Latex gloves and other latex rubber materials, contain natural latex. These gloves are often added with cornstarch powder to reduce friction, like when a surgeon dons the glove and many other chemicals. It is important to point out that anything that is foreign to the body can cause an allergic reaction depending on the gravity of the human body's response to it. The body can react in different ways. Normally, there would be little to no reaction at all. However when one is allergic to the latex, in a glove for example, there are three major possible reactions.
The least dangerous of these is a reaction that is contained locally, called Irritant Dermatitis. This is when the latex causes an irritation in the skin in contact to it but does not involve the systemic immune response of the body. This is not considered an allergic response, however, irritant hand dermatitis causes breaks in the skin integrity which could permit a lot more of the sensitizing latex proteins or chemicals to enter into the body. This could turn an uncomplicated dermatitis into a full blown latex allergy. Irritant Dermatitis could also be caused by inadequate drying after washing the hands, scrubbing the skin too hard or using very strong detergents, the mechanical abrasion sometimes caused by the glove powder, or anything that could dry the skin and encourage cracks and cuts in it.
The second reaction that the body could have is the Delayed Cutaneous Hypersensitivity or the Type IV Allergy.

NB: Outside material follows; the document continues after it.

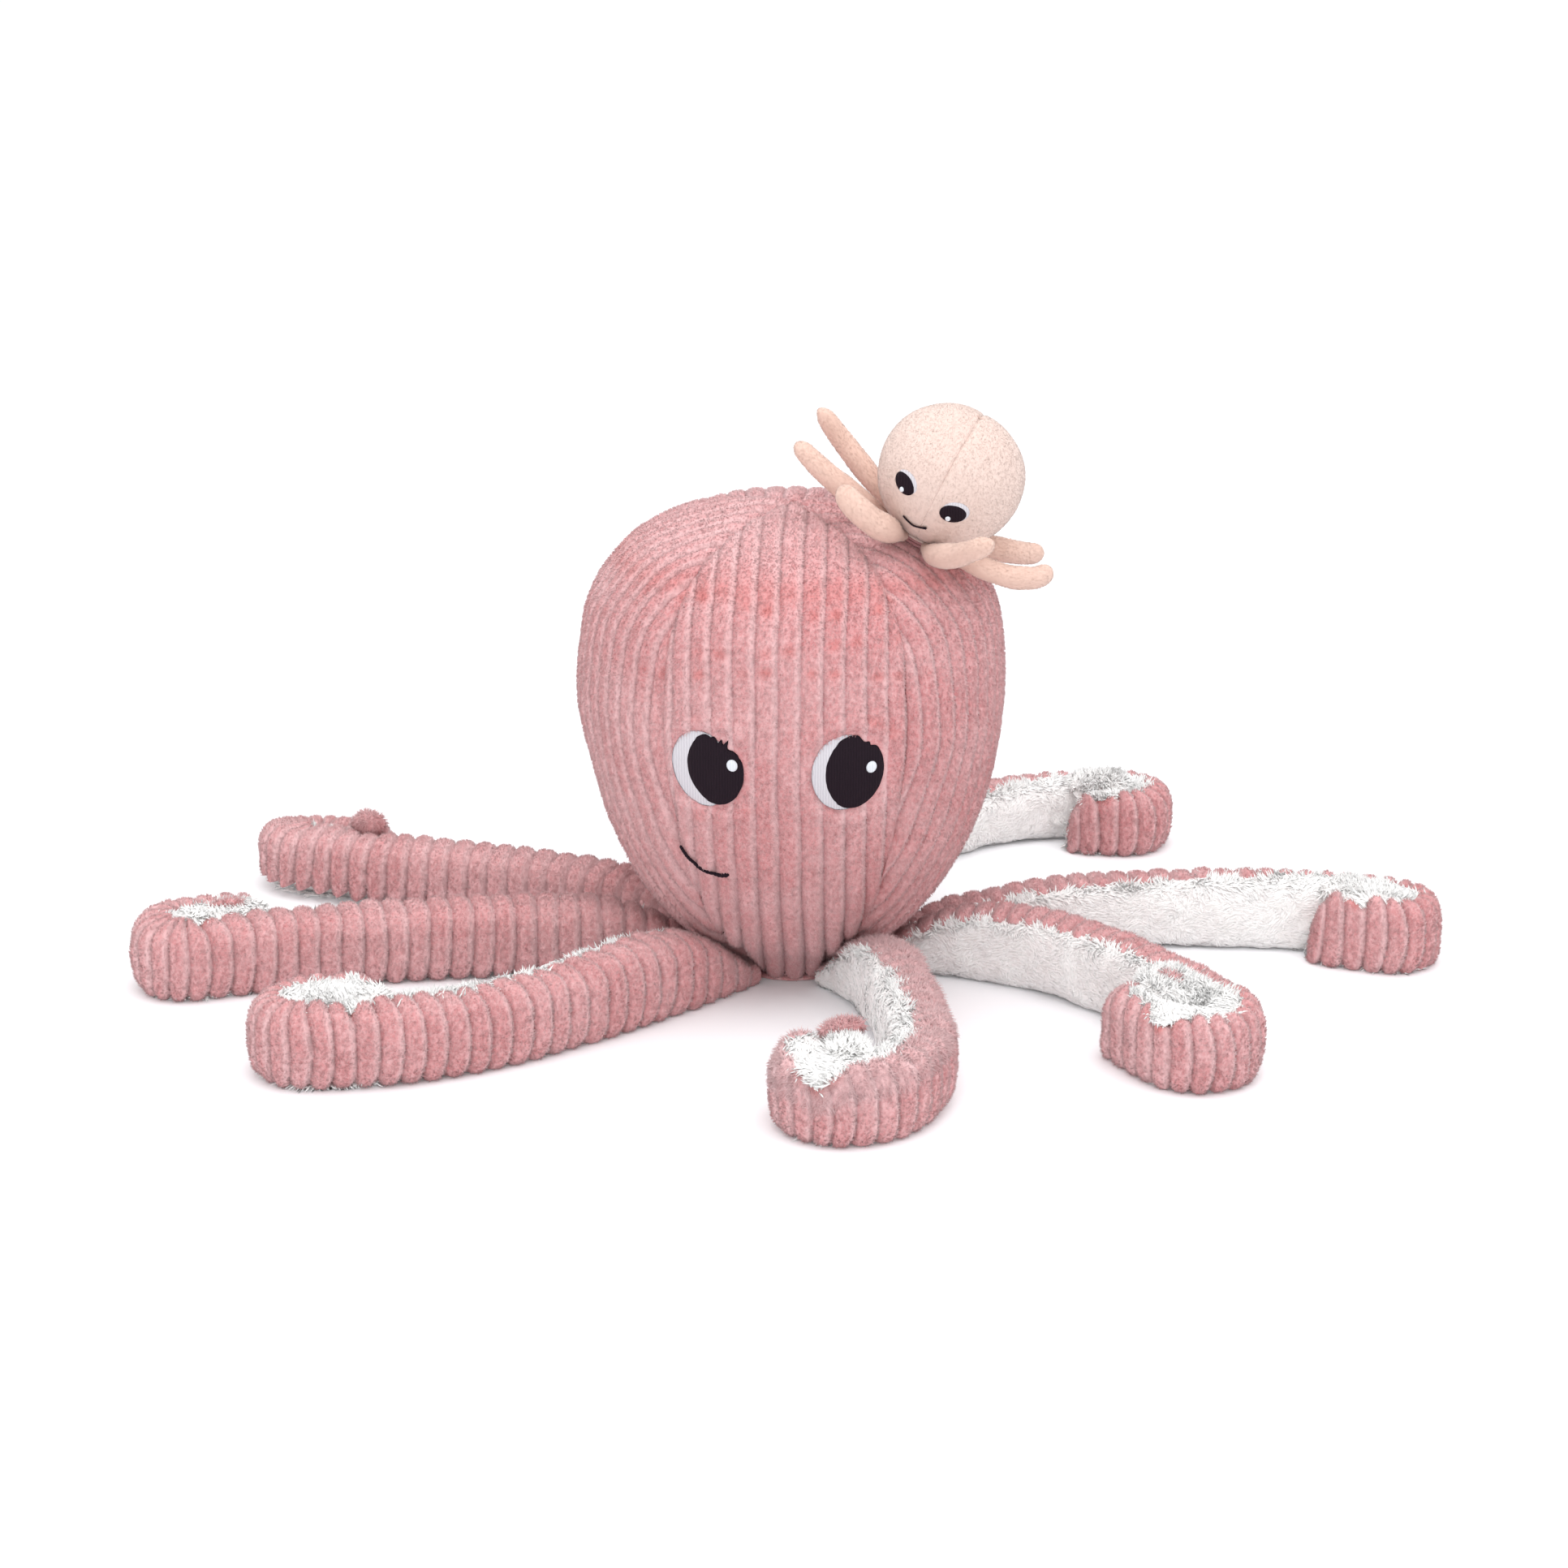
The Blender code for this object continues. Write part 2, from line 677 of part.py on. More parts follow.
def baby_arm_route(root, azimuth, length, turned, rise):
    """Tapered tube that bends towards its tip and lies close over the big head."""
    place = root
    travelled = 0.0
    route = []
    for share, girth in BABY_ARM_SHARES:
        heading = azimuth + turned * share * share
        place = place + (share * length - travelled) * heading_vector(heading)
        travelled = share * length
        radius = girth * BABY_ARM_GIRTH / 2.0
        centre = Vector((place.x, place.y, root.z + rise * share * share * length))
        centre.z += radius - BABY_ARM_SHARES[0][1] * BABY_ARM_GIRTH / 2.0
        route.append((centre, heading_vector(heading - 90.0), Vector((0.0, 0.0, 1.0)), radius))
    return route


def add_baby_arm(name, plan, dome, baby, materials):
    azimuth, length_share, turned, rise_share = plan
    root = (dome.rings[0].x + BABY_ARM_ROOT_CLEARANCE) * heading_vector(azimuth)
    root.z = dome.rings[0].y - BABY_ARM_REST
    hinge = Matrix.Translation(root + Vector((0.0, 0.0, BABY_ARM_HINGE_RISE)))
    hinge = hinge @ Matrix.Rotation(math.radians(azimuth), 4, "Z")
    joint = add_frame(f"{name}_joint", hinge, baby)
    length = length_share * BABY_ARM_LENGTH
    route = baby_arm_route(root, azimuth, length, turned, rise_share)
    shape = tube_along(route, BABY_ARM_SIDES)
    add_piece(name, shape, materials["peach_plush"], joint, hinge)


def build():
    clear_scene()
    materials = {
        "corduroy": make_material("rose_corduroy", (0.66, 0.34, 0.35), 0.9),
        "white_plush": make_material("white_plush", (0.86, 0.84, 0.82), 0.95),
        "peach_plush": make_material("peach_plush", (0.93, 0.76, 0.68), 0.9),
        "stuffing": make_material("fibre_stuffing", (0.88, 0.88, 0.86), 1.0),
        "eye_white": make_material("white_satin_stitch", (0.74, 0.69, 0.72), 0.6),
        "white_thread": make_material("white_thread", (0.90, 0.88, 0.88), 0.6),
        "black_thread": make_material("black_thread", (0.014, 0.010, 0.012), 0.7),
        "patch": make_material("hook_and_loop_tape", (0.62, 0.33, 0.34), 0.95),
    }
    seam_height = BASE_DISC_THICKNESS + SEWN_GAP
    dome = Dome(HEAD_PROFILE_SHARES, HEAD_RADIUS, HEAD_HEIGHT, seam_height)
    add_big_head(dome, materials)
    add_big_face(dome, materials)
    root_radius = dome.rings[0].x + ARM_ROOT_CLEARANCE
    for name, plan in ARMS.items():
        add_arm(name, plan, root_radius, materials)
    seat = baby_octopus_frame(dome)
    baby = add_frame("baby_joint", seat)
    disc_bottom = add_patches(seat, baby, materials)
    baby_dome = add_baby_head(disc_bottom, baby, materials)
    add_baby_face(baby_dome, baby, materials)
    for name, plan in BABY_ARMS.items():
        add_baby_arm(name, plan, baby_dome, baby, materials)


build()
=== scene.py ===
# %% [markdown]
# # A plush octopus, dressed for its portrait
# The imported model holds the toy's construction: cloth panels, stuffing, thread and hinges, all
# as plain solids. This lesson makes the cloth itself. Each soft solid is replaced by a mesh of
# the same size with the ribs, the pile, the seams and the stitches of the real thing.

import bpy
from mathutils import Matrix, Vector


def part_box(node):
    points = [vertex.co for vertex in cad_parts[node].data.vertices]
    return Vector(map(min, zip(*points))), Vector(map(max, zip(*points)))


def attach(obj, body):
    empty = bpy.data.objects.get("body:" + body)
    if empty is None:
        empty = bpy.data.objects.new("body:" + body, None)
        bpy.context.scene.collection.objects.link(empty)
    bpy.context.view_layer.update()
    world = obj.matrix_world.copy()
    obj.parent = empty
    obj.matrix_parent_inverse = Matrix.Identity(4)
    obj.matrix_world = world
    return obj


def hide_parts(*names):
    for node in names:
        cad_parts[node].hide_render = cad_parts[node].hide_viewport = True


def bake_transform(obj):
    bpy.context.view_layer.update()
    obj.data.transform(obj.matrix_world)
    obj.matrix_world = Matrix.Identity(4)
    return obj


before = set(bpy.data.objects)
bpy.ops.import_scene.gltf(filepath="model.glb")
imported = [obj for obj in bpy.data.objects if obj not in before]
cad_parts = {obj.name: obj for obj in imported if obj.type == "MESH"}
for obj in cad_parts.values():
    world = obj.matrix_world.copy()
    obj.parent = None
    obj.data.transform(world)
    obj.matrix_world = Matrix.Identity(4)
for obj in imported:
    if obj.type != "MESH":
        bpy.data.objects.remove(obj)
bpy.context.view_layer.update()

# %% Modules
import itertools
import math

import bmesh
import bpy
import numpy as np
from mathutils import Matrix, Vector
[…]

This reaction is still local, limited to the skin exposed to the allergen and mediated by the T-cell lymphocytes. The danger, again, is when the skin breaks and permits the entry of more of the allergen. The difference of this reaction is that the signs of the reaction are seen 6 to 48 hours after exposure.
The third possible reaction of the body is the Type I Allergy. It is a systemic allergic reaction and its symptoms occur almost immediately or half an hour after exposure to latex. The reaction is caused by the Immunoglobulin E antibodies that are specific to the proteins found in natural latex. A person can be exposed to latex through different routes like cutaneous, (skin), mucus membranes (nose, mouth), aerosol (inhalation), or parenteral (blood). The symptoms could range from a not-so-serious case of rhinitis or conjunctivitis to hives and asthma brought about by bronchoconstriction. It is when these symptoms are full-blown than they become fatal like cases of hypotension and anaphylaxis.
In the use of surgical gloves, it is not only the latex that is the issue. The use of cornstarch powder, which has been a staple in glove manufacturing to reduce friction, also plays a major role in the allergies caused by latex gloves. Research has shown that the cornstarch powder binds with the latex proteins in the gloves. This union allows the antigen in the gloves to reach the wearer's skin (especially when the skin becomes moist) and, ultimately, the patient the person is in contact with. Also, when the gloves are removed, the cornstarch powder is released into the air carrying with it the latex proteins. This is the major factor that causes most of the aerosolized latex allergies.